Everything from the line containing "chain_bolt();" down to the line containing "from mathutils import Matrix, Vector, noise" is to be returned exactly; include both boundary lines and leave out all others.
** start DATA PROVIDED **
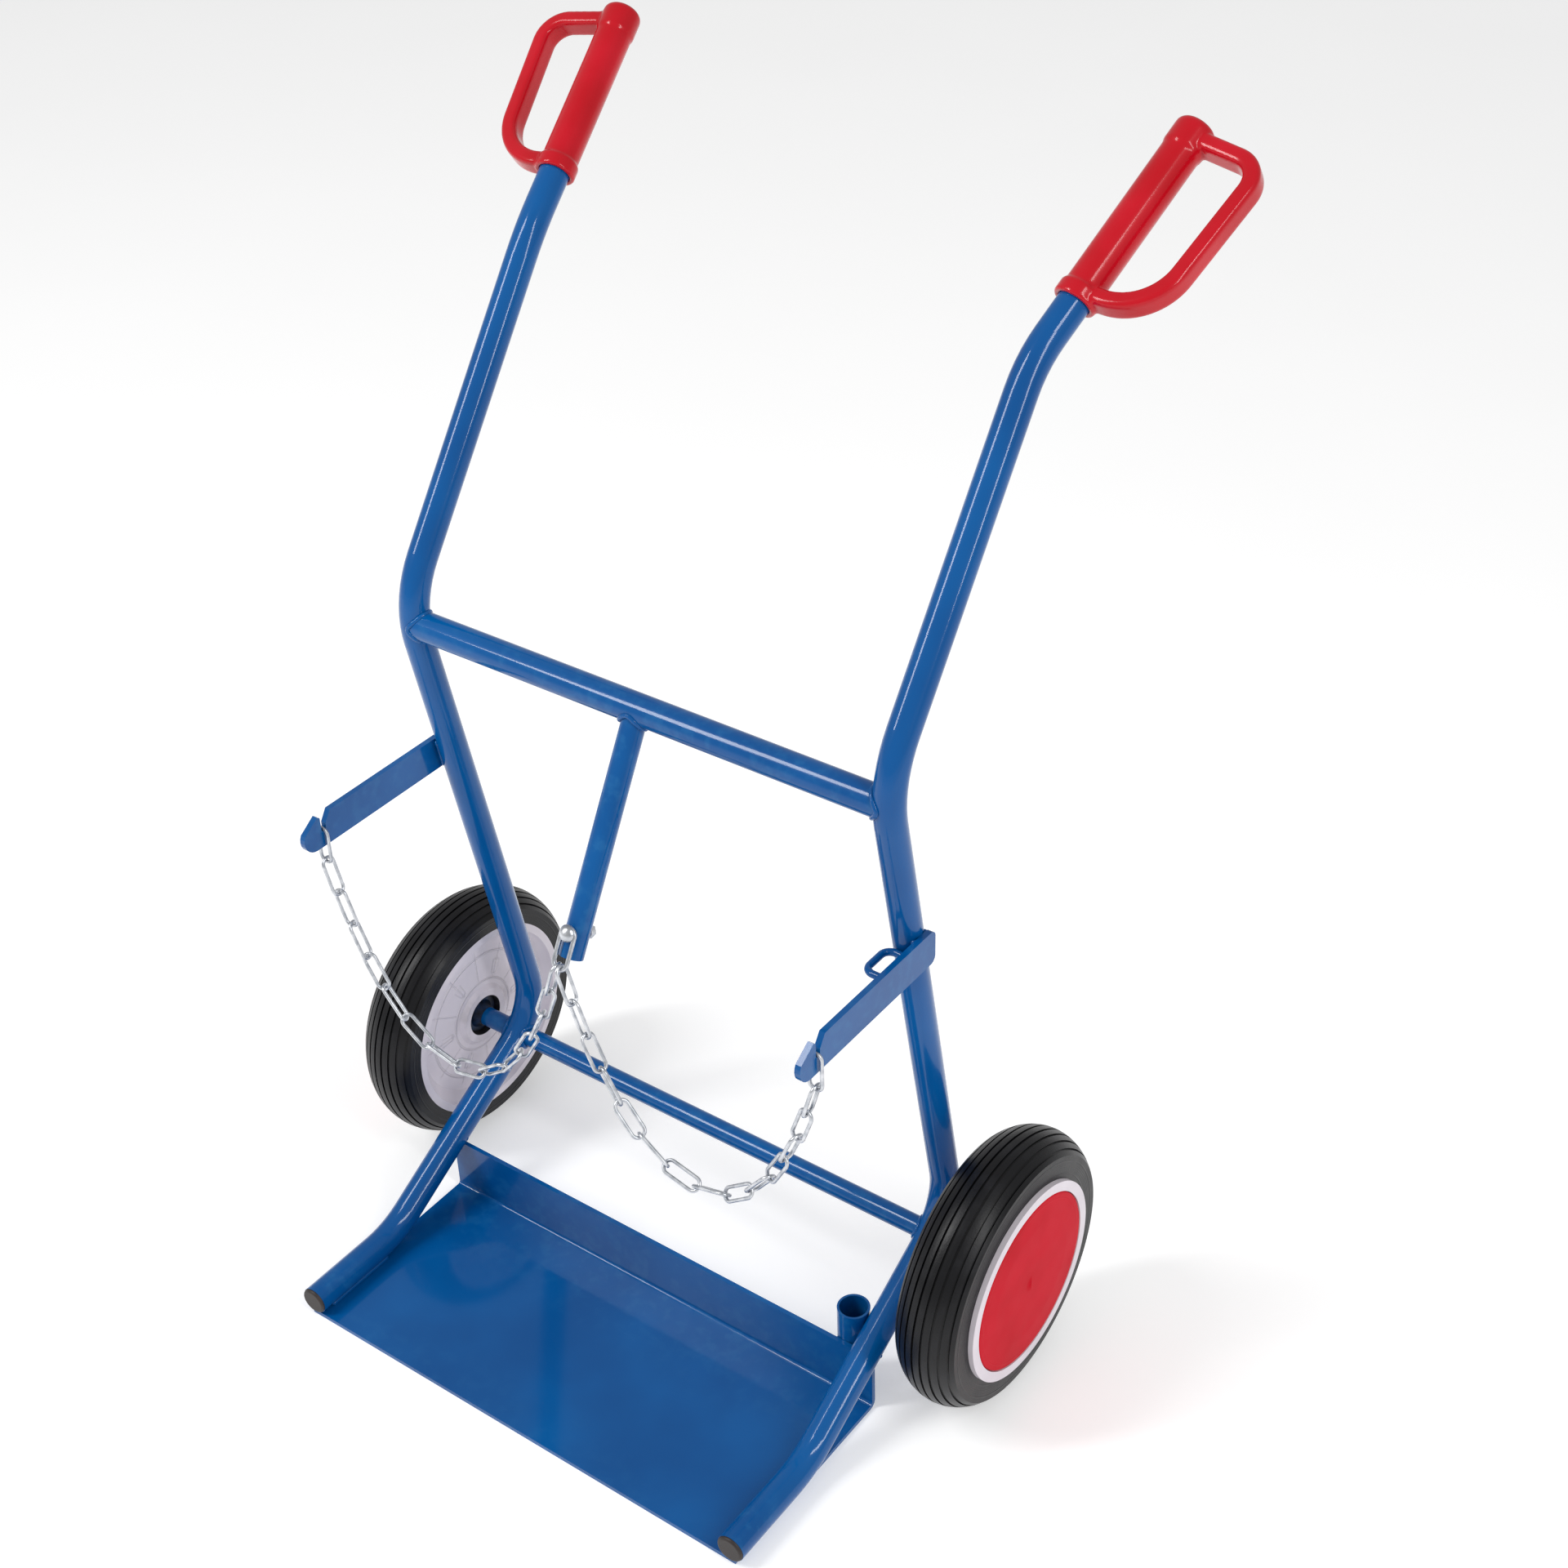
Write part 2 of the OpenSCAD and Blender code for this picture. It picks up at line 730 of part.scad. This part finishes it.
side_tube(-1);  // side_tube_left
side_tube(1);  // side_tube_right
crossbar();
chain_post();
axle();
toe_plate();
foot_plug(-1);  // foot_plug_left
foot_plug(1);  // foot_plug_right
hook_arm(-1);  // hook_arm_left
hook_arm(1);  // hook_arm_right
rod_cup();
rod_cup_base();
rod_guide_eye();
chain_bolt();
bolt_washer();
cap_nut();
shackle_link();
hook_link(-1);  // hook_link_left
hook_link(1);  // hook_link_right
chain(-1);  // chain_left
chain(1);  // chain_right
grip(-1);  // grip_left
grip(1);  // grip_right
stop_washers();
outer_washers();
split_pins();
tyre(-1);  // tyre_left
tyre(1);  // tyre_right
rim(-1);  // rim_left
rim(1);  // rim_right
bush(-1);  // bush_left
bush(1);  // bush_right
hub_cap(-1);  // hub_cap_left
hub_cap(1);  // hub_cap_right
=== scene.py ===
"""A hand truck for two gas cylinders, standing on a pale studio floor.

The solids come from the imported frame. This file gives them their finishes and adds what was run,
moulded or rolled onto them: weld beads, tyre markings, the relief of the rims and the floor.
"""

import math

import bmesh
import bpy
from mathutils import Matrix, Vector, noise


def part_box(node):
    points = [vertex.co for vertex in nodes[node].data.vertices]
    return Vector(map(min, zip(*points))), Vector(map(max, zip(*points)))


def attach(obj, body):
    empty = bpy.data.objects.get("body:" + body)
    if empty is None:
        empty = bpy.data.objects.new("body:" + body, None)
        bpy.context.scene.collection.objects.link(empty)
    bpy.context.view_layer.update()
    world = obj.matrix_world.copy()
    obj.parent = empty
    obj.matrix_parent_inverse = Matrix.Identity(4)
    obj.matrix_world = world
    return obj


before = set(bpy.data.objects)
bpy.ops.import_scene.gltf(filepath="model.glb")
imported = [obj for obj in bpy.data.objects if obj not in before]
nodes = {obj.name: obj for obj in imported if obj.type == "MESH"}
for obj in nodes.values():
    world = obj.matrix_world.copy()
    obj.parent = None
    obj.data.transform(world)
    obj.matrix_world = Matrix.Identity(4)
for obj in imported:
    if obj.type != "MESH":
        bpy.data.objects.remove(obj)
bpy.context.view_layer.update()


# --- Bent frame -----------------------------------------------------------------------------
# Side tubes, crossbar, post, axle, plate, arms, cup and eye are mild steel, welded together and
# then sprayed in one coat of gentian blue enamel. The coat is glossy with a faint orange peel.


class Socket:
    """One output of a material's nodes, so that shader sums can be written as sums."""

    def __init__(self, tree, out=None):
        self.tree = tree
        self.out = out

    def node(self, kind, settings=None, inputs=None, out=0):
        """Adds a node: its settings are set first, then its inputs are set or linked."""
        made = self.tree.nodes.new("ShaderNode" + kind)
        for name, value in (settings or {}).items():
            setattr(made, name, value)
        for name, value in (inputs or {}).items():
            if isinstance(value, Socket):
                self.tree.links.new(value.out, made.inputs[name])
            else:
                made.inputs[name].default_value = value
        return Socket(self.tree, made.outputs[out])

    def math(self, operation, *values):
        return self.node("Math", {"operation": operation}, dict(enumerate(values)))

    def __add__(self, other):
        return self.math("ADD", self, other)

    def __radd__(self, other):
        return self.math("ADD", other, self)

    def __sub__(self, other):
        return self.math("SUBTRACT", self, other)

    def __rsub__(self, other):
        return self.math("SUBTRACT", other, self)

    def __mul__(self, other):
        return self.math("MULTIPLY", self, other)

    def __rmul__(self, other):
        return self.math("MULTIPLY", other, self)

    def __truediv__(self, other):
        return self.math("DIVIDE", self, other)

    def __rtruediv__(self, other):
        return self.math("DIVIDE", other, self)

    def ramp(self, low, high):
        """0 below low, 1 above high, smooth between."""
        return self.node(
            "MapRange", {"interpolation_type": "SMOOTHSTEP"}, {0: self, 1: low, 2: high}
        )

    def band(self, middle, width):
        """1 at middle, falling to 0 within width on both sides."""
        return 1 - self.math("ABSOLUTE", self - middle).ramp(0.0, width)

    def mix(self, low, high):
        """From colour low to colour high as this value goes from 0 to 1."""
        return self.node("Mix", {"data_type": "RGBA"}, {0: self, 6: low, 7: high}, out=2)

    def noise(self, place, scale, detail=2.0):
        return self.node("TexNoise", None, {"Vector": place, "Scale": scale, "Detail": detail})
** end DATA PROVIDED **
* _FINAL ANSWER_
chain_bolt();
bolt_washer();
cap_nut();
shackle_link();
hook_link(-1);  // hook_link_left
hook_link(1);  // hook_link_right
chain(-1);  // chain_left
chain(1);  // chain_right
grip(-1);  // grip_left
grip(1);  // grip_right
stop_washers();
outer_washers();
split_pins();
tyre(-1);  // tyre_left
tyre(1);  // tyre_right
rim(-1);  // rim_left
rim(1);  // rim_right
bush(-1);  // bush_left
bush(1);  // bush_right
hub_cap(-1);  // hub_cap_left
hub_cap(1);  // hub_cap_right
=== scene.py ===
"""A hand truck for two gas cylinders, standing on a pale studio floor.

The solids come from the imported frame. This file gives them their finishes and adds what was run,
moulded or rolled onto them: weld beads, tyre markings, the relief of the rims and the floor.
"""

import math

import bmesh
import bpy
from mathutils import Matrix, Vector, noise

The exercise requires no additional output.